Eran los tiempos en los que si alguien quería buscar a Rubinstein tenía que poner rumbo a la Costa del Sol. El artista se había convertido en la referencia musical de su instrumento, había entusiasmado a la audiencia norteamericana, al principio reacia a su juventud y haraganería. Sus dedos volaban por el piano en noches de humedad cenicienta y viento de terral, con el rumor de las ascuas y las sardinas todavía presente. A la vida del genio, errante y profunda, le brotaron nuevas mocedades. Ensayaba más que nunca, bebía como un adolescente y no le quitaba ojo a las mujeres extranjeras y nativas.

A los 90 años, ya casi ciego, fundó una nueva vida. Abandonó a Nela para casarse con Annabelle Whitestone, su secretaria, cincuenta años menor que él, musical y rubicunda. La segunda juventud del artista también se fundó en Marbella. Mientras su exmujer acudía a fiestas y culminaba su libro de cocina, él disfrutaba de una luna de miel atrincherada en fantasmas y melodías.

El matrimonio con Annabelle Whitestone

El genio de Arthur no se ensombreció con la ceguera. El polaco, jaleado por su nueva esposa, tenía ganas de vivir. Seguía con sus notas, pero, al mismo tiempo, enunciaba los primeros tramos de un proyecto cuajado en anécdotas divertidas. Sus memorias ya andaban por el segundo volumen. Muchas de esas páginas, culminadas en Suiza, están escritas en Marbella, adonde se trasladaron para darle forma. Ambos, junto a Nela, una de las clientes más selectas de la clínica Buchinger, suenan frente al mar cada vez que se evoca a Chopin, a Liszt, al hombre con cara de pájaro que tocaba como el bramido de un riachuelo y rompía el protocolo para acercar al público, campechano y virtuoso, el gran Rubinstein, fantasía para la provincia.

De niño prodigio al reconocimiento y la bohemia

El pianista polaco fue protagonista de la belle epoque de Marbella, sin que eso supusiera un obstáculo en su carrera musical.

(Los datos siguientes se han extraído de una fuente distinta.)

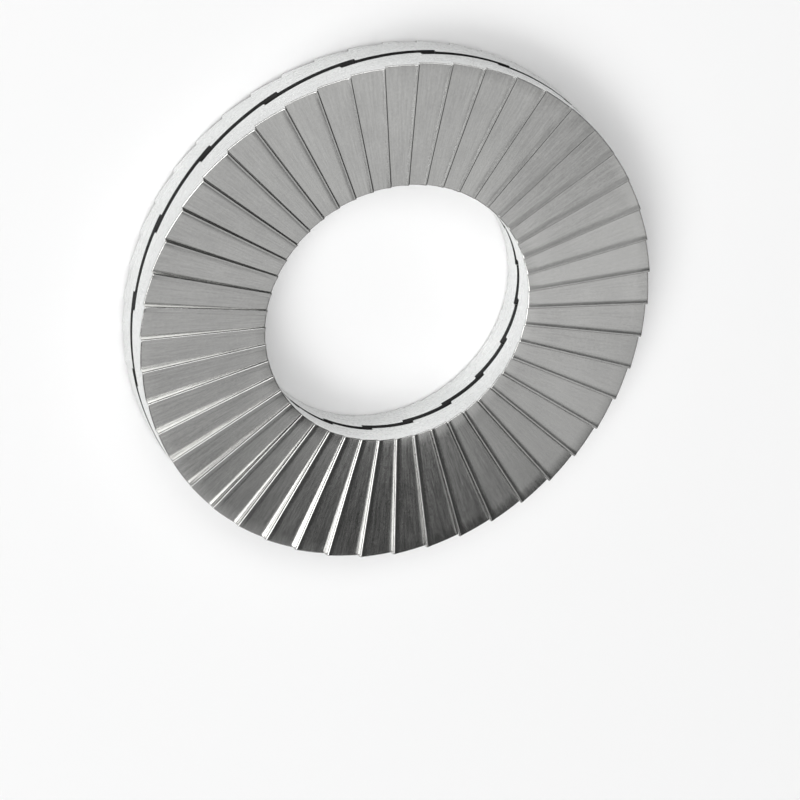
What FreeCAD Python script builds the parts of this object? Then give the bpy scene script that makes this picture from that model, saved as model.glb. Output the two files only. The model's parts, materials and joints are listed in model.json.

Junto a su primera mujer, Nela, asistió a las fiestas del Marbella Club y soportó, entre divertido e irónico, los elogios de la aristocracia y las estrellas de Hollywood. Después de una juventud desordenada, en la que la música se vio mezclada con la indisciplina y las ganas de vivir, el intérprete se ganó el reconocimiento unánime de artistas como Picasso, Cocteau o Manuel de Falla, que compuso para él su Fantasía Baetica.